THE WIFE AQUATIC

Key West 1973


My first wife, The Wife Aquatic, was a second wave feminist.  More in the junior ranks, as a daughter or a niece or a kid sister or all of the above, but a second waver nonetheless.

I was a surfer - at Jax Beach starting in the mid-sixties - and a feminist fellow traveler by college.  Before that I was a nice, fairly decent Catholic boy with three younger sisters.  A former altar boy who did some of his best work in Latin, at old school mass, pre-Vatican II; but coming out as apostate by the time I started college.

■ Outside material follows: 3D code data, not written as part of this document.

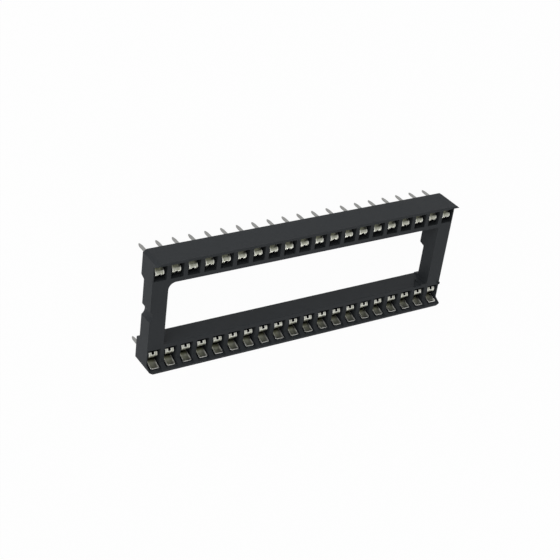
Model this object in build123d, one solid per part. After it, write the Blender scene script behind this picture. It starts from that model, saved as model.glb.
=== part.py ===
"""DIP IC socket: one black moulding that carries two rows of dual leaf contacts.

Millimetres. The origin is the centre of the pin grid on the board plane, +X runs along
the rows away from the polarity groove, +Y across them, +Z up from the board.
"""
import os

from build123d import *

os.makedirs("parts", exist_ok=True)

# Pin grid
WAYS = 20  # contacts in one row
PITCH = 2.54  # contact to contact along a row
ROW_SPACING = 15.24  # row plane to row plane

# Contact: one stamped strip, folded to a lyre when seen along the row
STRIP = 0.18  # thickness
STRIP_WIDTH = 1.30
SEAT_HALF = 0.36  # half the flat that stands on the pocket's floor
BOW_HALF = 0.48  # how far each leaf bows out below the throat
BOW_HEIGHT = 0.72
THROAT_GAP = 0.15  # between the leaves where they wipe a leg
THROAT_HEIGHT = 1.26
SHOULDER_HALF = 0.43  # inner leaf, where it turns from the throat to the arch
SHOULDER_HEIGHT = 1.62
CROWN_HALF = 0.95  # inner leaf, middle of the arch
CROWN_HEIGHT = 2.12
ARCH_FLATS = 5  # the arch is pressed as a run of short flats
PRONG_REACH = 1.50  # inner leaf's two tips, which droop towards the window
PRONG_HEIGHT = 1.90
KNEE_HALF = 0.25  # outer tongue, where it starts to lean out
KNEE_HEIGHT = 1.68
TONGUE_REACH = 0.80  # outermost corner of the tongue
TONGUE_HEIGHT = 2.97
TONGUE_CORNER = 0.20  # slanted corners of its tip
FORK_GAP = 0.40  # between the two prongs
FORK_DEPTH = 0.38

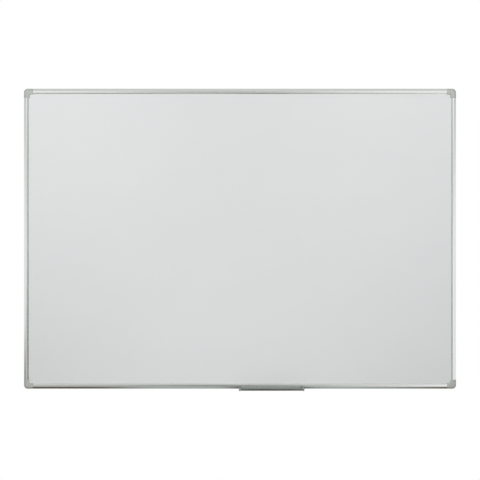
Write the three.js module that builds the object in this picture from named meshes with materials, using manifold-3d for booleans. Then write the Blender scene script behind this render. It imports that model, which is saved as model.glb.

In high school she was a community pool lifeguard in the summers.  She was, is, a Libra, I’m Aquarius - air signs, but our summer air in J-ville was so humid we might as well have been water signs.

We both had French surnames, both occupational names in the original French.  Mine means one who embroiders. Hers designates an usher or a doorkeeper, one who ushers you across the threshold. Correctly pronounced in French, her surname sounds more like:  one who unlooses you. 

We actually met at a swim meet, a suburban neighborhood league event in J-ville in the summer of 1964.  She swam butterfly for Colonial Park,  I swam breaststroke for Arlingwood.  In our little red tank suits and speedos.  She was almost thirteen and I was a year and a half older.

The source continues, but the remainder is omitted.